The job’s new abilities include another buff to the potency of the job’s AoE and single-target damage spells (still weaker than others) as well as a single-target damage cut that acts like a mini-Excogitation when the effect ends. Meanwhile, the big marquee ability is interesting, working kind of like Wildfire but for healing; damage taken is stacked up and then a bunch of it is healed when the effect ends, useful for big pulses of damage or phase transitions to absorb right after something big hits.
In practical terms, most Astrologians are probably more likely to notice the card changes than anything; the majority of AST players have tended toward Diurnal sect for a long while now. The job remains the most support-oriented healer as it should be, but it has traded a touch of its flexibility along the way.
So here’s the short introduction to Sage: It’s a healer that heals a little bit by doing damage. This is not, in and of itself, all that unusual. Every healer is basically expected to weave a bunch of damage in between healing and have some form of passive heals during pulls, with Astrologian and White Mage using regen effects while Scholars have their faeries. Sage, in that regard, actually has the weakest passive healing, restricted as it is to one target and (in this build) at a lower potency than what faeries offer. But it still gives you an idea of what the job is going for. It’s the “aggressive” barrier healer.
The central mechanic of the job is picking a target to get your pulses of healing as you do damage and making use of Eukrasia, a special action that works similar to Dark Arts in concept. Essentially, Eukrasia turns your main damage spell into a DoT, your main heal into a barrier, or your main AoE heal into a barrier AoE heal. Having your barrier fully consumed gets you a resource to unleash in more damage spells, so there’s a definite ethos of trying to keep up your barriers as much as possible and using Eukrasia to swap as needed.

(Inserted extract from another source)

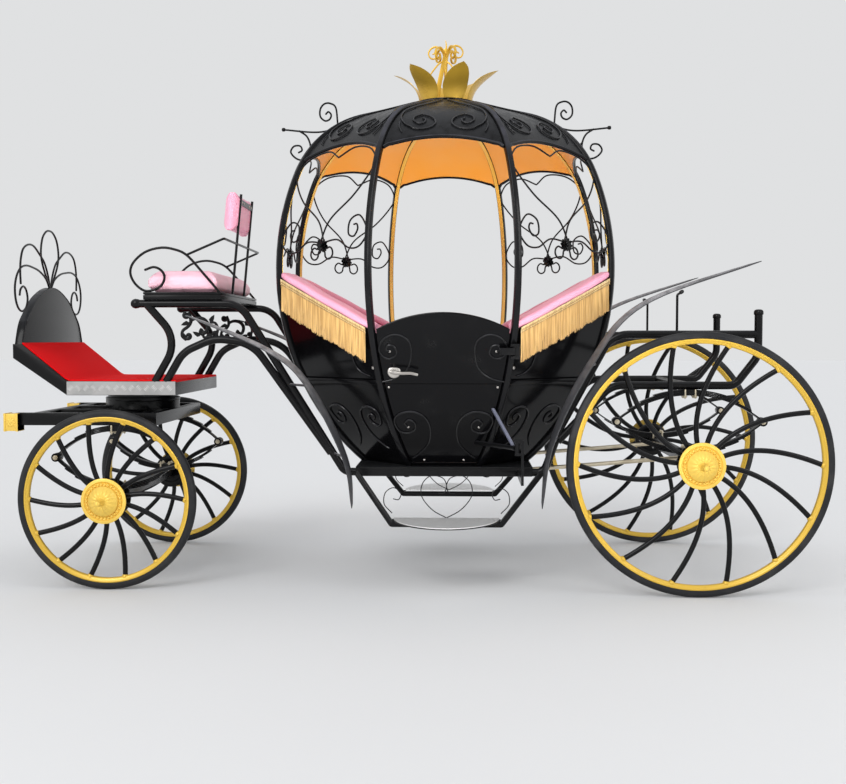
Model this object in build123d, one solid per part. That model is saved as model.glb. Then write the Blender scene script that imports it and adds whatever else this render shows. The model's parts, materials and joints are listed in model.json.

Beyond that, Sage gets a variety of damage abilities with according heals and several instant heal effects costing Addersgall, a resource that accumulates in a manner similar to White Mage lilies (slowly over time). You also get a couple of interesting pulsing barrier effects that apply a barrier and then re-apply that barrier continually until all stacks are consumed or the duration runs out, as well as a dash to a target party member or enemy as needed. You can also rip away your barriers for emergency heals.
Weaknesses? Well, Sage lacks any tools for mana recovery outside of the Addersgall heals and role actions, and as mentioned, its passive healing is the weakest of the healers based on potency at a glance. It’s also going to be the most reliant on swapping targets and dealing with a changing situation, balanced out by a variety of damage options and an aggressive overall playstyle.
It looks, in short, like a lot of fun. Players who want to be as supportive as possible are probably not going to be in love with it, but if you like technical classes with an aggressive edge to your healing, you’ll probably adore it.